The Reverend makes it clear that Chandin is only a "brother to Lavinia and nothing more" (37). The Reverend frames his objection to Chandin loving Lavinia in terms of incest when in fact the most prominent reason is Chandins skin color. This contention is substantiated when compared to Chandins foil, Fenton. When Lavinia leaves Lantanacamara for the Shivering Northern Wetlands, she weds Fenton, her cousin. But the Reverend defends this marriage by asserting, He is not truly her cousin. You see, my brother married a woman who had been married once before and brought with her a child Fenton -- as you can see he is not a true relation" (45). Clearly, Chandin was in the exact same position as Fenton, since both are not blood relations but share social familial relations. But Chandin never had a chance of wedding Lavinia since he was dark skinned.
This discrimination extends far beyond race to gender issues, as reflected in Tylers case. Chandin is also a foil to Tyler, since both hate themselves, and therefore, try to shed their ties to a discriminated minority. Tyler even says, he loathe[s] his unusual femininity" (71). Just as Chandin makes a vow to himself that he will change, "He would change, he decided once and for all, what he had the power to change" (34), so too does Tyler, "I would change my own feelings about myself. I would, I must, cast him [Mr. Hector] out of my thoughts and stand tall" (71). The decision to "stand tall" is a direct parallel to Chandin's later efforts to imitate the Reverend by changing his posture to appear taller.
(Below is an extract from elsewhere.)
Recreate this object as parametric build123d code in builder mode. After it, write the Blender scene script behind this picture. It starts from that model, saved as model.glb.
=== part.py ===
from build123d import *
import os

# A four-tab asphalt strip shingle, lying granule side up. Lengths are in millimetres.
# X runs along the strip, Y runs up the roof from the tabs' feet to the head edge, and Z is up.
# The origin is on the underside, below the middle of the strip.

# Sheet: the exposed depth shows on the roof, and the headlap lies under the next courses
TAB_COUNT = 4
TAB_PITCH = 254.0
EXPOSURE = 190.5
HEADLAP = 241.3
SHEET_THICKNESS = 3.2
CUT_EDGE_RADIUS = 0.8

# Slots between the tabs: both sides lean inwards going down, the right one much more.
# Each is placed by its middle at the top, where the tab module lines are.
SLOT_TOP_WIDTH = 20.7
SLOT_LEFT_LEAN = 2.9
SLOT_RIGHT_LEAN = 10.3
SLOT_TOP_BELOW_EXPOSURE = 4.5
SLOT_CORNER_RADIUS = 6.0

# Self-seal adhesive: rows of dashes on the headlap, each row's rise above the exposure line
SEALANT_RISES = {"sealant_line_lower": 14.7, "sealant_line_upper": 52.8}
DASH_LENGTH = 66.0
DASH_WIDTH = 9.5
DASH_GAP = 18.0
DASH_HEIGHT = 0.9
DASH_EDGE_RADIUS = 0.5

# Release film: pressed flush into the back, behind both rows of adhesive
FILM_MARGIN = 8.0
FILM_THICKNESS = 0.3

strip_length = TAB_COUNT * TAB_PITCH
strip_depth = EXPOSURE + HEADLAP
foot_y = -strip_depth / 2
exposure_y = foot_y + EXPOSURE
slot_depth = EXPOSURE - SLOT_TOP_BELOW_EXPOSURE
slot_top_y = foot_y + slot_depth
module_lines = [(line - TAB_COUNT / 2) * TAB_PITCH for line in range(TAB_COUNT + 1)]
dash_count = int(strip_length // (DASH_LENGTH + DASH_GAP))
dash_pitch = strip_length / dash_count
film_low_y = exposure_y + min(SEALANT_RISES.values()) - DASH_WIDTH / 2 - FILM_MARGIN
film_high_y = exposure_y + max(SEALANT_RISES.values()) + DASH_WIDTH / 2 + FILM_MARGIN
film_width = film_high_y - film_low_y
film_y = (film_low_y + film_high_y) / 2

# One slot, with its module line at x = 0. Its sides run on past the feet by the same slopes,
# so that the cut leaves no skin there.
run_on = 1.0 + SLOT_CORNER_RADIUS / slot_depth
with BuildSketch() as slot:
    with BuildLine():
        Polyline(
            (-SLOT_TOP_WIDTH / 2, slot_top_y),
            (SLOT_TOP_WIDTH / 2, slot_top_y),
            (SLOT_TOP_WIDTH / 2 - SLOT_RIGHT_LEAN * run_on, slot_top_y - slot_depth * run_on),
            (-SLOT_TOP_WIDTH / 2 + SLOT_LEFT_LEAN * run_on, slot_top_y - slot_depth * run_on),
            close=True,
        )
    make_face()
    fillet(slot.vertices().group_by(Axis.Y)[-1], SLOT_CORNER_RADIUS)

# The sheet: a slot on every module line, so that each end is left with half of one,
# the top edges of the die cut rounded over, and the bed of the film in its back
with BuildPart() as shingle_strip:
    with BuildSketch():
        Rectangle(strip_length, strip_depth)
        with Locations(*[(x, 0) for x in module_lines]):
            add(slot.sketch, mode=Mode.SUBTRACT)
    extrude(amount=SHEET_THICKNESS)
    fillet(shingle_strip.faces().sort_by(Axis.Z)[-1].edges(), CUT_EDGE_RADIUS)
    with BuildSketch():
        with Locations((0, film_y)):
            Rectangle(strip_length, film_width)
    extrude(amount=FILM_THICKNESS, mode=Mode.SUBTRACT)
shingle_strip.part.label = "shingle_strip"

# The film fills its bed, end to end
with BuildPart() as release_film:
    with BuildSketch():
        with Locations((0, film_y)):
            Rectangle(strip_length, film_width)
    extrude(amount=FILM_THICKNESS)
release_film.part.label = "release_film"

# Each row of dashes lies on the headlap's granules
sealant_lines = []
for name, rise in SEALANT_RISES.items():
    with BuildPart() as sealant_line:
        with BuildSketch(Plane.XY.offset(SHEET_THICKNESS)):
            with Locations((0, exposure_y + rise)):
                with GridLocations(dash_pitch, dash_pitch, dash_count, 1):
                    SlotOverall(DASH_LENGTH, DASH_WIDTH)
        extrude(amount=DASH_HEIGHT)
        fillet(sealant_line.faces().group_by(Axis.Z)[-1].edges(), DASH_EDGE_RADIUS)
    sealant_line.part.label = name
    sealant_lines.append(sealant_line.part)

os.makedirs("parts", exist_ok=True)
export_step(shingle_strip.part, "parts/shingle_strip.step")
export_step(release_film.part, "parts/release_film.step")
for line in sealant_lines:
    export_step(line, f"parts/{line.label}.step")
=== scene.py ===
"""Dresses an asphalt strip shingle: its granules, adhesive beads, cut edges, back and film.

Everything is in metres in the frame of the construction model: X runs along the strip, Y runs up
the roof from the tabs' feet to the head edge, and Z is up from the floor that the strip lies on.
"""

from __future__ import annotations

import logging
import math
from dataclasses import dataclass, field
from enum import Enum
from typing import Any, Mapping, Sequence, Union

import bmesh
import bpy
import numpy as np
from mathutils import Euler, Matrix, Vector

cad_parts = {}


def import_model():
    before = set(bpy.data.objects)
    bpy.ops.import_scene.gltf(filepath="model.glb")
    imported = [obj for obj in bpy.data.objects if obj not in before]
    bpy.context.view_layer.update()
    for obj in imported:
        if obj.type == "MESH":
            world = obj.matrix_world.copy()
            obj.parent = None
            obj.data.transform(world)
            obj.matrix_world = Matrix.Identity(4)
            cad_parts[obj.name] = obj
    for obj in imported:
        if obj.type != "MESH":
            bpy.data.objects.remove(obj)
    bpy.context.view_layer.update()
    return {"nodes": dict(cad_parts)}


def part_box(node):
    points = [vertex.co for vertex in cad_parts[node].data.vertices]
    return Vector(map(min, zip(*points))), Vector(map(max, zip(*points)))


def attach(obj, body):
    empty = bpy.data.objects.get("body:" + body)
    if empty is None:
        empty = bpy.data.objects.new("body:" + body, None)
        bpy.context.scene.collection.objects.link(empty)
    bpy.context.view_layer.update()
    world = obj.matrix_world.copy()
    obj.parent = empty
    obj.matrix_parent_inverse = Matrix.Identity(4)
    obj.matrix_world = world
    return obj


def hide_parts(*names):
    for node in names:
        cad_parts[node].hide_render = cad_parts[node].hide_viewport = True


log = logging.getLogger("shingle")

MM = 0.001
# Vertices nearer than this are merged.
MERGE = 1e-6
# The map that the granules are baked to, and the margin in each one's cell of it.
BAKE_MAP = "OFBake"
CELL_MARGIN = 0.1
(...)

The effect of colonization is that Chandin has no place either in Indian society or in European society. His values do not align with his Indian heritage, but his skin color separates him from the European family that adopted him. Chandin embraces his position as other in that he becomes a pariah in society. After he is denied the happiness of a loving wife, Chandin becomes the very epitome of anti-Christian values as he physically abuses his daughters, becomes an alcoholic, and leads a generally pitiful existence begging for odd jobs. From the physical abuse that she suffers, Mala seems to inherit this otherness in society. Mootoo, however, does not associate otherness only with aversion. Mala's otherness becomes a site of attraction, not only from Ambrose, but from Tyler and Otoh. Further exploration of otherness as it relates to the colonized position as depicted in Mootoo's Cereus
Blooms at Night reveals the complications of not only Chandin's position, but Mala's and Tyler's as well.
Mootoo, Shani. Cereus Blooms at Night. Toronto: McClelland & Stewart, 1998.